Time to take new stand on terrorism
November 28th, 2008
HOW the world reacts to terrorist attacks in Mumbai will determine whether or not terrorism gets a second breath following the relative peace of the past few years.
The world is beginning to understand that terrorism, which has wrapped itself in sectarian idealism for the past decade, is no more than racism.
For infidels read Westerners and for Westerners read anyone with a white skin or a British or American passport.
Al-Qaeda and the Mujahideen are banking on the ignorance of millions of impoverished Middle Eastern and southern Asian people to allow their brand of zealotry to flourish. They invoke memories of the colonialism of white masters, gone at least half a century ago, to stoke their fires of hatred.
However misguided their campaign may be, the men with grenades and machine guns in Mumbai are as deadly and as callous as those who steered passenger planes into the World Trade Centre towers.
Note the continuing modus operandi: They all kill innocent people in the name of social or religious justice.
They do not attack the military.
India has suffered many terrorist attacks in the 60 years since its independence, yet it finds itself on new and dangerous ground with attacks on the Taj Mahal Hotel, the Oberoi Trident Hotel, a Jewish centre, a railway station, a cafe and a hospital.
These are places known to be frequented either by Westerners or by the most vulnerable of ordinary citizens.
The worldwide terrorist cause gained oxygen after the September 11 attacks not because of US counter-attacks against al-Qaeda or Middle Eastern criminal gangs, but because the lack of a common bond between decent, peace-loving nations.
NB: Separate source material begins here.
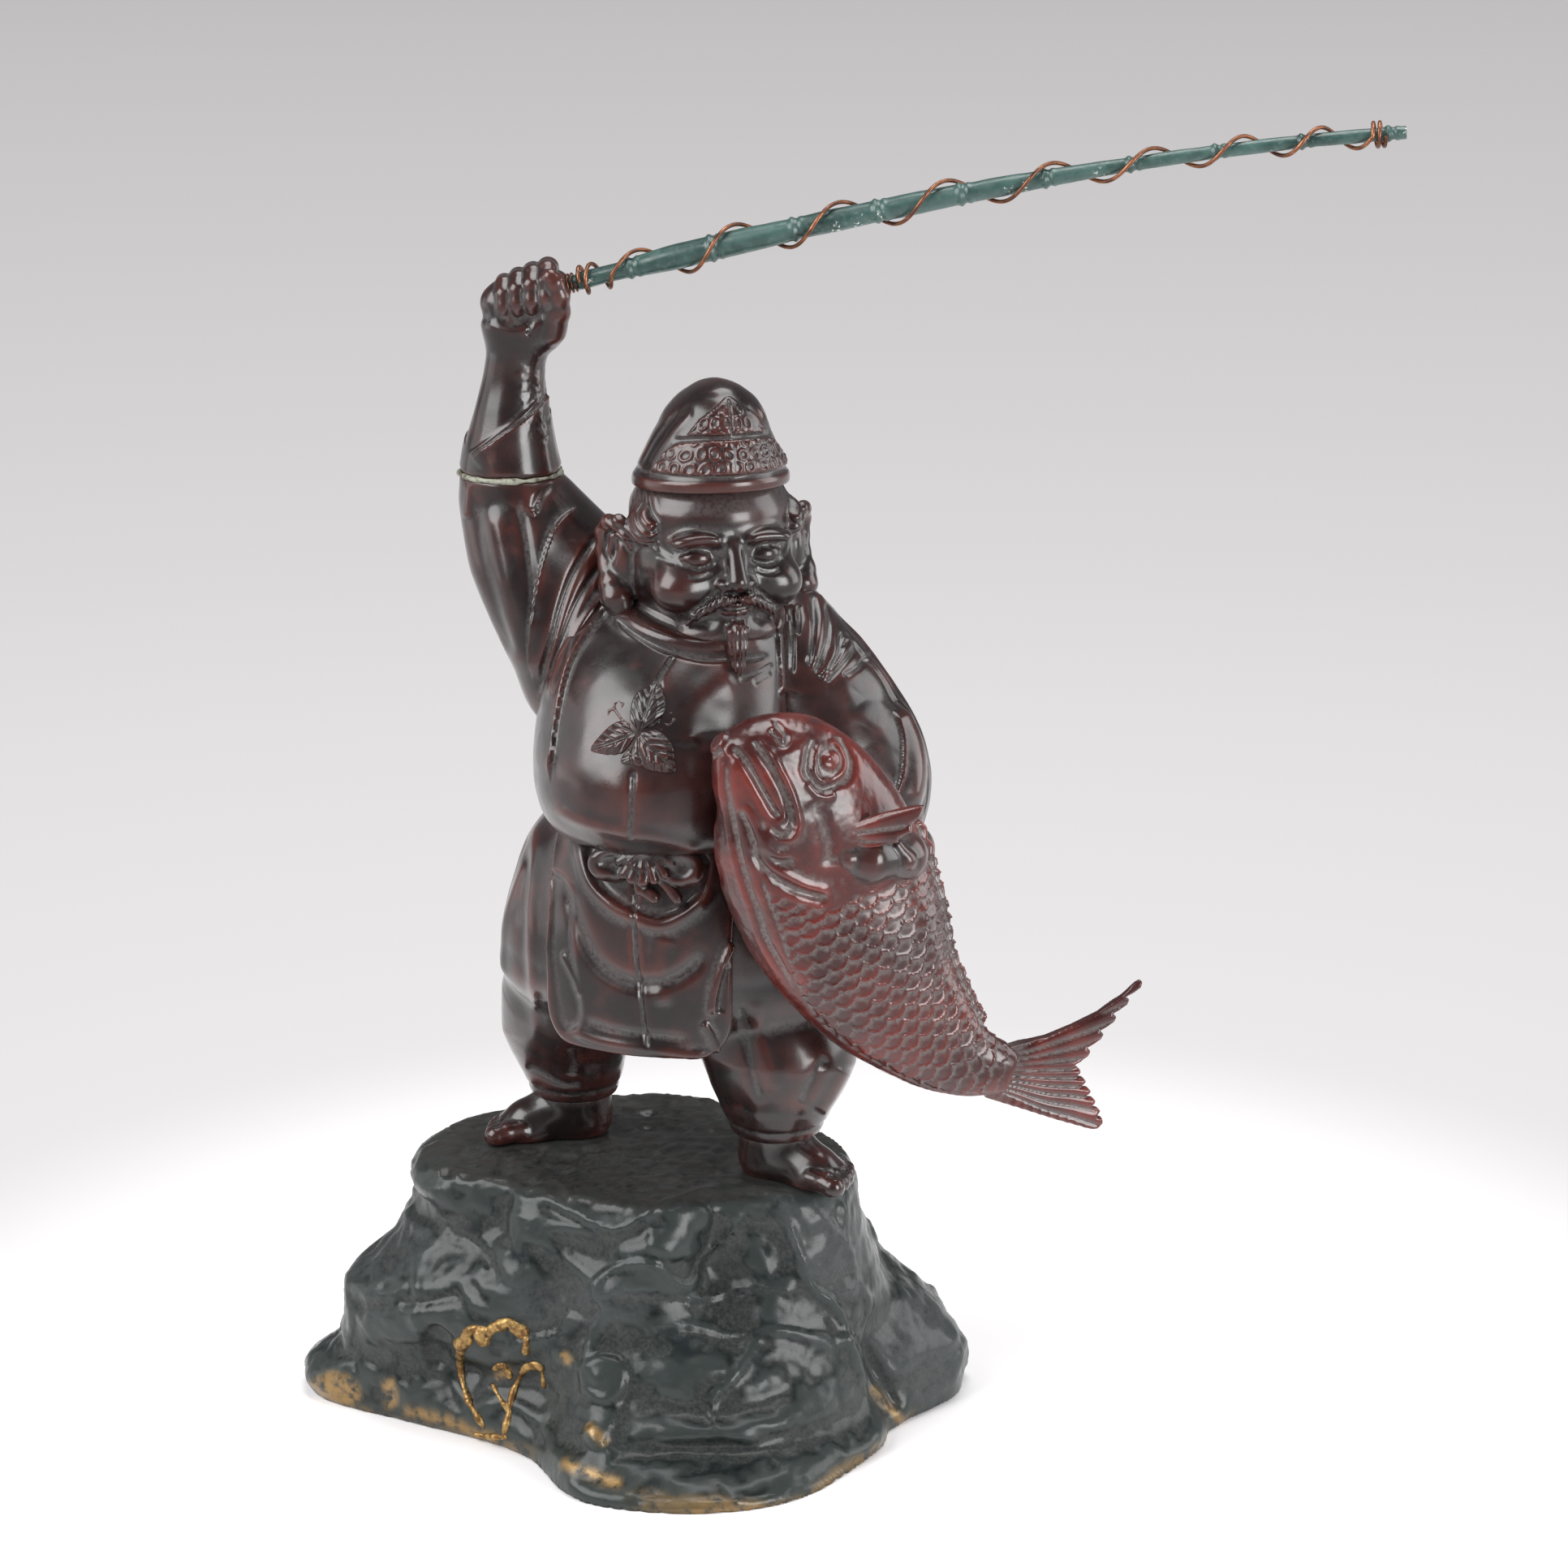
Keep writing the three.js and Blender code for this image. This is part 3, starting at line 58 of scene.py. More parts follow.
# Camera, in the design frame
PHOTO_SIZE = 1932
FOCAL_PIXELS = 5500.0
CAMERA_TILT = math.radians(16)
CAMERA_REACH = 1100.0
CAMERA_AIM = np.array([0.0, 0.0, 162.5])
CAMERA_BACK = np.array([0.0, -math.cos(CAMERA_TILT), math.sin(CAMERA_TILT)])
CAMERA_UP = np.array([0.0, math.sin(CAMERA_TILT), math.cos(CAMERA_TILT)])
CAMERA_PLACE = CAMERA_AIM + CAMERA_BACK * CAMERA_REACH
SENSOR_WIDTH = 36.0

# Shared heights and axes of the castings, as in the part
ROCK_TOP = 66.0
SOLE = 66.3
ELBOW_HEIGHT = 239.0
BODY_AXIS, BODY_TURN = (-26.0, 0.0), -14.0
HEAD_AXIS, HEAD_TURN = (-18.0, -6.0), 18.0
ELBOW_AXIS = (-66.7, 9.0)


def to_frame(points):
    """Design millimetres to metres in the row's frame."""
    return (np.asarray(points, float) + SHIFT) / 1000


def to_pixels(points):
    """Photograph pixels of design points."""
    away = points - CAMERA_AIM
    depth = CAMERA_REACH - away @ CAMERA_BACK
    across = PHOTO_SIZE / 2 + FOCAL_PIXELS * away[:, 0] / depth
    down = PHOTO_SIZE / 2 - FOCAL_PIXELS * (away @ CAMERA_UP) / depth
    return np.stack([across, down], 1)


def unit(rows):
    """Rows of vectors, each made one long."""
    return rows / np.maximum(np.linalg.norm(rows, axis=-1, keepdims=True), 1e-12)


def smooth_step(low, high, value):
    share = np.clip((value - low) / (high - low), 0, 1)
    return share * share * (3 - 2 * share)


# Noise

CELL_FACTORS, SEED_FACTOR, MIX_FACTOR = (73856093, 19349663, 83492791), 2654435761, 1274126177
LOW_BITS = 0xFFFF


def hashed(cells, seed):
    """A number from 0 to 1 that looks random for each whole-numbered cell."""
    x, y, z = (cells[:, axis].astype(np.int64) * factor for axis, factor in enumerate(CELL_FACTORS))
    mixed = x ^ y ^ z ^ (seed * SEED_FACTOR)
    mixed = (mixed ^ (mixed >> 13)) * MIX_FACTOR
    return ((mixed ^ (mixed >> 16)) & LOW_BITS) / LOW_BITS


def noise(points, size, seed=0):
    """Smooth noise from -1 to 1 with lumps of that size, a number or one for each axis."""
    scaled = points / np.asarray(size, float)
    cells = np.floor(scaled)
    part = scaled - cells
    part = part * part * (3 - 2 * part)
    total = 0
    for corner in np.ndindex(2, 2, 2):
        weight = np.prod(np.where(corner, part, 1 - part), axis=1)
        total = total + weight * hashed(cells + corner, seed)
    return total * 2 - 1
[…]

Spain, Turkey, Britain, Bali (and, by extension Australia) all became targets of al-Qaeda's bombers at a time when outrage against terrorism was strong, but practical international government cooperation still was weak.
India, the second most populous nation on earth and the largest democracy in the world, needs to know that all other democracies stand by her side.
The Mumbai attacks are significant not just because more than 100 people were killed, but because India stands on the threshhold of greatness and change.
Sectarian violence is the great fragmenter of nations and India can ill afford to be riven by anti-Western anarchists just when its economy is taking off and its people are being lifted out of poverty.
The latest attacks are a new pulse of the old form of terrorism.
Australia, at the forefront of anti-terrorism, should be as determined as ever to help India to contain its insurgents.